Exercise objective :: Return only the lines running from the line that holds "Reconstruct the object" to the line that holds "import * as", including both.
[START OF The records]
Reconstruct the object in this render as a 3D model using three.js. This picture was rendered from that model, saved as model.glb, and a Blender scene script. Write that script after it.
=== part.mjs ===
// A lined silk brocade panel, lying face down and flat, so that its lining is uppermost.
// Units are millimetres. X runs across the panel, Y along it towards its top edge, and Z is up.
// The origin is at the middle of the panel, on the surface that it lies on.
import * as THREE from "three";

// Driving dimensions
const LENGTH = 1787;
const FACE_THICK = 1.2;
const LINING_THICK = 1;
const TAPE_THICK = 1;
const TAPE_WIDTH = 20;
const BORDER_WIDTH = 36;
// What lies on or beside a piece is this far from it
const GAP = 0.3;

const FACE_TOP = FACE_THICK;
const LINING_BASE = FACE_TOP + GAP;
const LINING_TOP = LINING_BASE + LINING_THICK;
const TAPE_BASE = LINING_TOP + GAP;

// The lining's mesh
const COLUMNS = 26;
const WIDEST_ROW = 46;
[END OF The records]
[START OF The records]
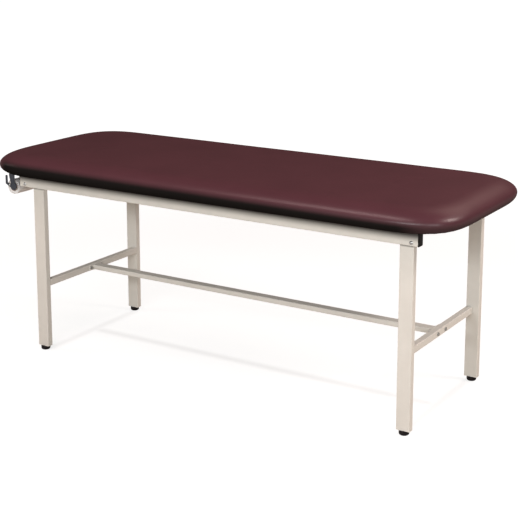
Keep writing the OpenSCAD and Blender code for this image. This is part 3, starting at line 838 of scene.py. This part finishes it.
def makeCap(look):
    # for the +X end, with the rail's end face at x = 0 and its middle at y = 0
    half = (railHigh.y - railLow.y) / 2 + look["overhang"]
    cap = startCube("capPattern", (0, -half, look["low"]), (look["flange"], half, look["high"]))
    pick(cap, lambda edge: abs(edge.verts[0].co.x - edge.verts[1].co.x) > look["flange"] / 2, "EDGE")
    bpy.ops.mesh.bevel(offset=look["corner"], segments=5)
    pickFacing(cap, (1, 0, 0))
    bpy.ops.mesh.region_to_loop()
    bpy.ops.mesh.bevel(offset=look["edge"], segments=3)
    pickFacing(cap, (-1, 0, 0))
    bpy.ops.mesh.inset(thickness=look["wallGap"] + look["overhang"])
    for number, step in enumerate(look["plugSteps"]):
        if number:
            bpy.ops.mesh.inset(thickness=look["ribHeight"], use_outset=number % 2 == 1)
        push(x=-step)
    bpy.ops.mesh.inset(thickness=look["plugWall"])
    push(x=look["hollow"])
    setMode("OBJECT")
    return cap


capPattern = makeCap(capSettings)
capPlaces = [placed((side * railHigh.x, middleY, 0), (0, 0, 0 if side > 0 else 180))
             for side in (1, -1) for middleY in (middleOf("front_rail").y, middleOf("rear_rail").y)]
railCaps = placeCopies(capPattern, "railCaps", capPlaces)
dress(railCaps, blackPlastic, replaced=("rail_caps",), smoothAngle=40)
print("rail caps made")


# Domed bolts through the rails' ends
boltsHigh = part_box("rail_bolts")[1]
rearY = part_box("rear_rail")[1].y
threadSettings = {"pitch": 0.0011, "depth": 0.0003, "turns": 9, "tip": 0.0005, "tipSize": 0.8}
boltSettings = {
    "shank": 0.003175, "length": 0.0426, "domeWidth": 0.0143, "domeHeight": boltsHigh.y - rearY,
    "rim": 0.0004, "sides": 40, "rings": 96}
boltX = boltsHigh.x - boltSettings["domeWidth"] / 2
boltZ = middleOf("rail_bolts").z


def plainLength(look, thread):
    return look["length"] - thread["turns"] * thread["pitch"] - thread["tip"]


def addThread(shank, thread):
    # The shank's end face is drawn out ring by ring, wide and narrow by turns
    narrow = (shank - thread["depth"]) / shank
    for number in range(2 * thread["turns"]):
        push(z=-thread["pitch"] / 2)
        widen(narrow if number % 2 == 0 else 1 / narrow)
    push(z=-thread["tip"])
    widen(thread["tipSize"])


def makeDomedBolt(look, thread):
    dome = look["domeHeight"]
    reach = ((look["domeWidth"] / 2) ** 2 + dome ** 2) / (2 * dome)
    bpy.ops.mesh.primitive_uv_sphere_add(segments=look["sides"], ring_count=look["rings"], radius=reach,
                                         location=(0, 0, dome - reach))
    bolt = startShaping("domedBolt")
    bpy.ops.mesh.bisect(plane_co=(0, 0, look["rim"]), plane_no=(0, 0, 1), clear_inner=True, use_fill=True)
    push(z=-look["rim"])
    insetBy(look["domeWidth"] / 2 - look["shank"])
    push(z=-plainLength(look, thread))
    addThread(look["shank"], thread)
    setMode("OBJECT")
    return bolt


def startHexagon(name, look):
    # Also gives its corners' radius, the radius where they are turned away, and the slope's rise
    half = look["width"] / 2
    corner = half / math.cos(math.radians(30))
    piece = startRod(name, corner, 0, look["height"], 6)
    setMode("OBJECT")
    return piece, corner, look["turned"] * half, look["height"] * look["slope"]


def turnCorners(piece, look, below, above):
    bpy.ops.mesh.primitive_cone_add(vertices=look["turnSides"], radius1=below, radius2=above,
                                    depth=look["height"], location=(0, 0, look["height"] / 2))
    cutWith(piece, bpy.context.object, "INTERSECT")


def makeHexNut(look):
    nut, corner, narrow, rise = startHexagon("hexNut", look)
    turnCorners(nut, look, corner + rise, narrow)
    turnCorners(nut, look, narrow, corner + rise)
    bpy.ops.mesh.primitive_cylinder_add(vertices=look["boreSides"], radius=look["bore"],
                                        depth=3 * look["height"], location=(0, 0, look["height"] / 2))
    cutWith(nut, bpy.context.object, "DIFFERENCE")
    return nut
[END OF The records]
[START OF The records]
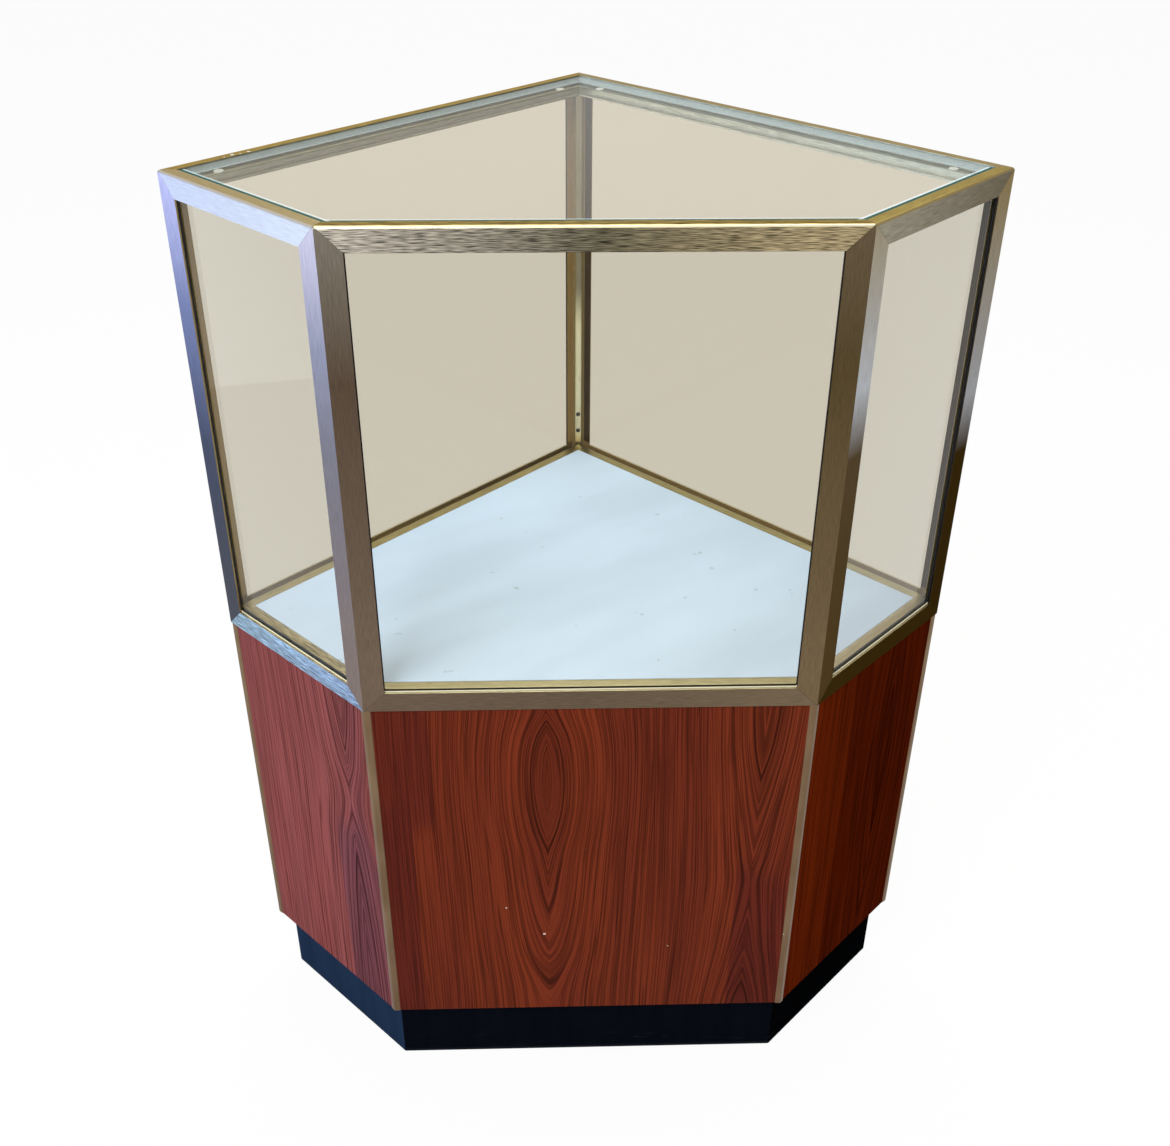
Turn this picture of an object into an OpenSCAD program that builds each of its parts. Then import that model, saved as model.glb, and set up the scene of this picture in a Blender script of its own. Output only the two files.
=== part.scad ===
[END OF The records]
Answer below ::
Reconstruct the object in this render as a 3D model using three.js. This picture was rendered from that model, saved as model.glb, and a Blender scene script. Write that script after it.
=== part.mjs ===
// A lined silk brocade panel, lying face down and flat, so that its lining is uppermost.
// Units are millimetres. X runs across the panel, Y along it towards its top edge, and Z is up.
// The origin is at the middle of the panel, on the surface that it lies on.
import * as THREE from "three";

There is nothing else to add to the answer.